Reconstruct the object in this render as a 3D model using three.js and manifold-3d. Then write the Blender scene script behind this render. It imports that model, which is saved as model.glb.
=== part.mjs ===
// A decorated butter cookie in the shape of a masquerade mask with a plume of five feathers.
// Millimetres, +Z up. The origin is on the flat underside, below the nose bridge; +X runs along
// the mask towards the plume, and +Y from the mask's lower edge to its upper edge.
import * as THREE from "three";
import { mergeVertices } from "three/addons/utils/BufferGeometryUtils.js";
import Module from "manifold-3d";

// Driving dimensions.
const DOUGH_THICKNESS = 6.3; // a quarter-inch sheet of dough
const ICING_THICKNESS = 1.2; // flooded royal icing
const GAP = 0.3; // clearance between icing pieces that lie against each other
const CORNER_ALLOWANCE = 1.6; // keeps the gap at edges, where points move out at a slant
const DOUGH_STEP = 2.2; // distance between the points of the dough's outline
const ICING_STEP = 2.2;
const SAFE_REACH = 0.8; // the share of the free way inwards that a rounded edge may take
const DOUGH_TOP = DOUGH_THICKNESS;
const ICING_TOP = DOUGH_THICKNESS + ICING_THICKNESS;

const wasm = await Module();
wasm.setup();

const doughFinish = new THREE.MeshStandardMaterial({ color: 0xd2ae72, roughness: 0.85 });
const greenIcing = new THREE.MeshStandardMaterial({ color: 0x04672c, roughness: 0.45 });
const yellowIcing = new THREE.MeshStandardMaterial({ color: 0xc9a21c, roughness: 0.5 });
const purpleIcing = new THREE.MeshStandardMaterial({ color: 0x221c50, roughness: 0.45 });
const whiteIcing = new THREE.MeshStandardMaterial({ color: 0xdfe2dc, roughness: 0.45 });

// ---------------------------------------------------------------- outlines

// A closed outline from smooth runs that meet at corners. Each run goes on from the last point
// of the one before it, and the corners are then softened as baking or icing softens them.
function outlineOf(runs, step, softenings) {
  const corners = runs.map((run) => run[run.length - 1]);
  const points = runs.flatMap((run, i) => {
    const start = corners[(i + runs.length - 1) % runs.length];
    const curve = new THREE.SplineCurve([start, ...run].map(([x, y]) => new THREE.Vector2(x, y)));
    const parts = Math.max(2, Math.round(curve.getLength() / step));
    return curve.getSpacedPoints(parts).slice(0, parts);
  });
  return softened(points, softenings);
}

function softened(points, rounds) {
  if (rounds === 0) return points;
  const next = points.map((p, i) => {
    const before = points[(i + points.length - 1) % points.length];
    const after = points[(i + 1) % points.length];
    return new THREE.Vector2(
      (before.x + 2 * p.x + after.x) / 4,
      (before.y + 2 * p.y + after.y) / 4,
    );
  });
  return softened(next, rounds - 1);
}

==

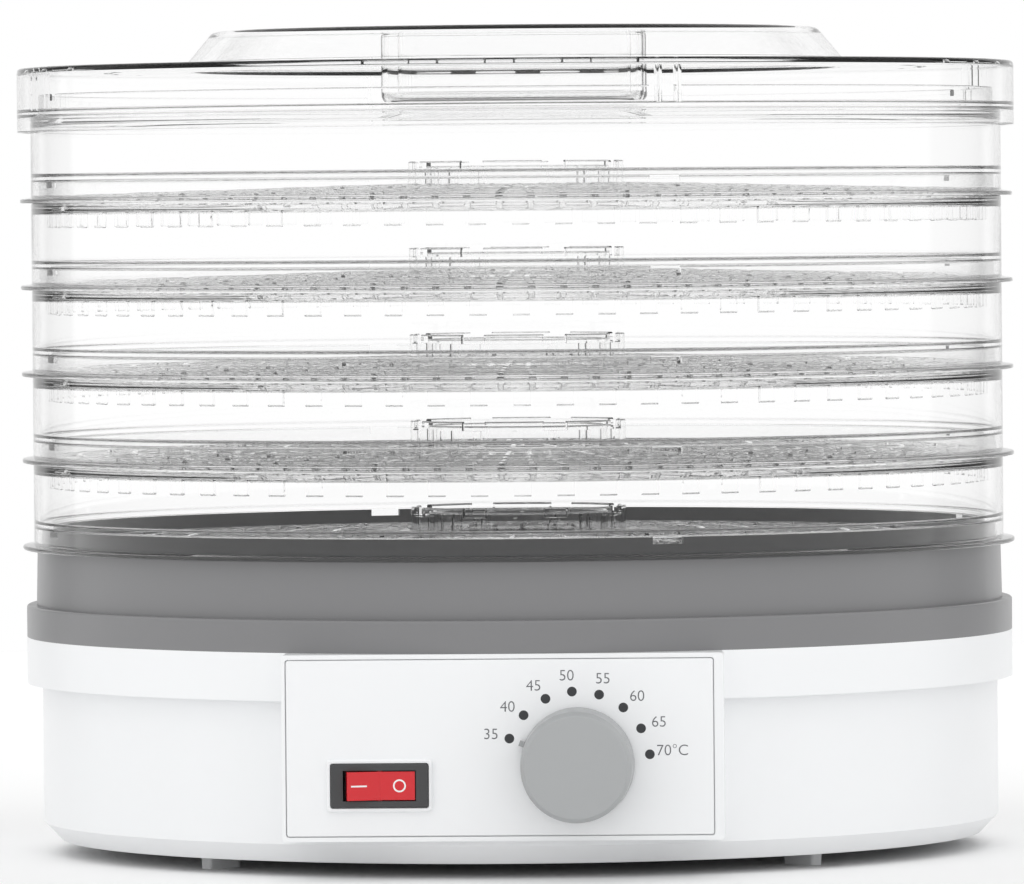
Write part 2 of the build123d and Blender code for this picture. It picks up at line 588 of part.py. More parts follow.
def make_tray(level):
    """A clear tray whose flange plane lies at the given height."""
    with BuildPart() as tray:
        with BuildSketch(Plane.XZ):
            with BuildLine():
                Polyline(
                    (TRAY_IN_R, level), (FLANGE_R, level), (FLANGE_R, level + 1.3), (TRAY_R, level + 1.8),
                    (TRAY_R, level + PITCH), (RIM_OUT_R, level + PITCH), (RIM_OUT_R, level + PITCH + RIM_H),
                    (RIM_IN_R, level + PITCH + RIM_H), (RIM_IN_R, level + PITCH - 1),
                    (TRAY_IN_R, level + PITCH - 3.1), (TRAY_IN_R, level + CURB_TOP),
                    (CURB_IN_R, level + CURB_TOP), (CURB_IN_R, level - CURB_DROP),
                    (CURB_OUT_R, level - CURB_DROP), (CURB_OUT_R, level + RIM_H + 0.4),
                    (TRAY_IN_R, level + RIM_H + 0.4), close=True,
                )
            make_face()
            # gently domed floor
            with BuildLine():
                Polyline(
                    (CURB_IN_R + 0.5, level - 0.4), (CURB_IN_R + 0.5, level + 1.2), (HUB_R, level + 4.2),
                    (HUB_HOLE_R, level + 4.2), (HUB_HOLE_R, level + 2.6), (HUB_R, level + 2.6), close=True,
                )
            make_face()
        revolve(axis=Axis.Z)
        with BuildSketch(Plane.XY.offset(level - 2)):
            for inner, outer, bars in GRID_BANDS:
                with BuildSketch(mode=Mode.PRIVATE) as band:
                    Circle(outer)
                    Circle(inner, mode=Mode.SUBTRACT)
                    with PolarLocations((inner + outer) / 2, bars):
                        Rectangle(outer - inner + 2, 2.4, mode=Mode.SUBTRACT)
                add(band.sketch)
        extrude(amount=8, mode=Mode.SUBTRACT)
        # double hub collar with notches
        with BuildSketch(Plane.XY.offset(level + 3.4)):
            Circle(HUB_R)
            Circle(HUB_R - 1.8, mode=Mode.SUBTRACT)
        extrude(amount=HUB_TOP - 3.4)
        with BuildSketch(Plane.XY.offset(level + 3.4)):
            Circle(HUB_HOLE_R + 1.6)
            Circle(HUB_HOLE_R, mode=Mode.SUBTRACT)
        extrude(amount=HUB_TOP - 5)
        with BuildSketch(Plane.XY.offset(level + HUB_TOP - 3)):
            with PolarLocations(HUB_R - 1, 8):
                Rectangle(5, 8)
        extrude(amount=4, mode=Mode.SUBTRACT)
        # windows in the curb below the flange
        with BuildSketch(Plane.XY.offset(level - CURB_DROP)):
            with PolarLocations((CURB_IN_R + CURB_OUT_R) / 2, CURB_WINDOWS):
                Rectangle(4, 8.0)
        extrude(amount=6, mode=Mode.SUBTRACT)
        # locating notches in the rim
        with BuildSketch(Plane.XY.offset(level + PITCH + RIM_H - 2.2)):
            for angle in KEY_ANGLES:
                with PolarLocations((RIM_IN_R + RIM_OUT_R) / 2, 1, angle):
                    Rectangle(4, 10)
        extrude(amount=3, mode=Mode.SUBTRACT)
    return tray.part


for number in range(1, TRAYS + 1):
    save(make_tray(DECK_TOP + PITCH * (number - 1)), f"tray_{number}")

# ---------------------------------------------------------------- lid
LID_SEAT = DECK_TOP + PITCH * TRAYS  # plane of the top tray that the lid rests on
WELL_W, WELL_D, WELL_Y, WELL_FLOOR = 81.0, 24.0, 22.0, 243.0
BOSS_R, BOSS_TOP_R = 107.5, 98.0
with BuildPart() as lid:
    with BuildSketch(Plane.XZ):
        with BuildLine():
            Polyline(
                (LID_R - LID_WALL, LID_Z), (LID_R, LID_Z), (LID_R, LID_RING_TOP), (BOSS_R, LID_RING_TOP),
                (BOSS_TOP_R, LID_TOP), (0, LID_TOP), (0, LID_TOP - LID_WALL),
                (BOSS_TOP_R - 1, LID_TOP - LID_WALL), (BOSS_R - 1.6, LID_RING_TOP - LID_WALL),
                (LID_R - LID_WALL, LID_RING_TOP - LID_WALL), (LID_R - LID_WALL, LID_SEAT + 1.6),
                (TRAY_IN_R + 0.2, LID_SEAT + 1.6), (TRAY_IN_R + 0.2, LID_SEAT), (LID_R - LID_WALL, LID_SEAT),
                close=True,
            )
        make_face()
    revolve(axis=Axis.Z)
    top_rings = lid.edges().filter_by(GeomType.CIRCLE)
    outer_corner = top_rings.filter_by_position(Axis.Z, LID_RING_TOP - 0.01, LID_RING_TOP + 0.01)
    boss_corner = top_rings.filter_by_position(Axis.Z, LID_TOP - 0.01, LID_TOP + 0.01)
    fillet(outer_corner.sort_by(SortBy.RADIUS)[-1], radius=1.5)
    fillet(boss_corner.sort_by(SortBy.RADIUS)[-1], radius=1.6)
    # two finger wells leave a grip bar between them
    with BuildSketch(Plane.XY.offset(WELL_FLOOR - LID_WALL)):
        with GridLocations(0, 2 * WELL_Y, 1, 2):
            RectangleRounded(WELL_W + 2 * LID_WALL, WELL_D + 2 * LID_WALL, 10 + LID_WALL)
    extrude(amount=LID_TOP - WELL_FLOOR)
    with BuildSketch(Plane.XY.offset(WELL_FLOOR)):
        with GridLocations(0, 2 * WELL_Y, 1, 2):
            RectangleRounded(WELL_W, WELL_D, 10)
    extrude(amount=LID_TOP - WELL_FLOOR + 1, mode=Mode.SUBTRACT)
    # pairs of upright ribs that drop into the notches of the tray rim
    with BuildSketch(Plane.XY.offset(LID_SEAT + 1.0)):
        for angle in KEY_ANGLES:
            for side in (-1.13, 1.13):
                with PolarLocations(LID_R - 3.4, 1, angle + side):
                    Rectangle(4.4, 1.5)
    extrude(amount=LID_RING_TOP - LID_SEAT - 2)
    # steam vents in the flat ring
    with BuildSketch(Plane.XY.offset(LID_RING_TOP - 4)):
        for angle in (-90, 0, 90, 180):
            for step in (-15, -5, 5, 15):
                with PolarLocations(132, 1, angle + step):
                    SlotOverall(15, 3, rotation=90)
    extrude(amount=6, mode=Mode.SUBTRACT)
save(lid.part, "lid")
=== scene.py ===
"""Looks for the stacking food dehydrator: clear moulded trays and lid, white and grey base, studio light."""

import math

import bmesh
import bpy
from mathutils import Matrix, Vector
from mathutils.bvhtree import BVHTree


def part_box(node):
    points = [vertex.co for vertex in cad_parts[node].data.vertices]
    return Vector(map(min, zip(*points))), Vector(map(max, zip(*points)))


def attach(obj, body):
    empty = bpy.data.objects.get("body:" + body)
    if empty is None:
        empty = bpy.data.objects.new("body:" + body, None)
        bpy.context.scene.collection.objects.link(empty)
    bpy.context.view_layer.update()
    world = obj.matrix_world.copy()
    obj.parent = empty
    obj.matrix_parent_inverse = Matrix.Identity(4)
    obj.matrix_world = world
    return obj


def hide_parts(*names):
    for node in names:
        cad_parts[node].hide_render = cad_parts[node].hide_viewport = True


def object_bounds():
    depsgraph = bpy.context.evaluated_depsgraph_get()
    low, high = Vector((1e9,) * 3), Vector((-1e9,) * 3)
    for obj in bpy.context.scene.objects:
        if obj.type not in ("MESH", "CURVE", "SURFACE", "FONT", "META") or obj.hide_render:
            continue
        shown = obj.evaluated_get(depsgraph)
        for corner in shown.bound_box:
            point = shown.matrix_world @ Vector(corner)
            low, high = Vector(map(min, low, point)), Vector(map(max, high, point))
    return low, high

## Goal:
Every line of the listing that holds "context" should be found and copied.

## Task answer:
        bpy.context.scene.collection.objects.link(empty)
    bpy.context.view_layer.update()
    depsgraph = bpy.context.evaluated_depsgraph_get()
    for obj in bpy.context.scene.objects:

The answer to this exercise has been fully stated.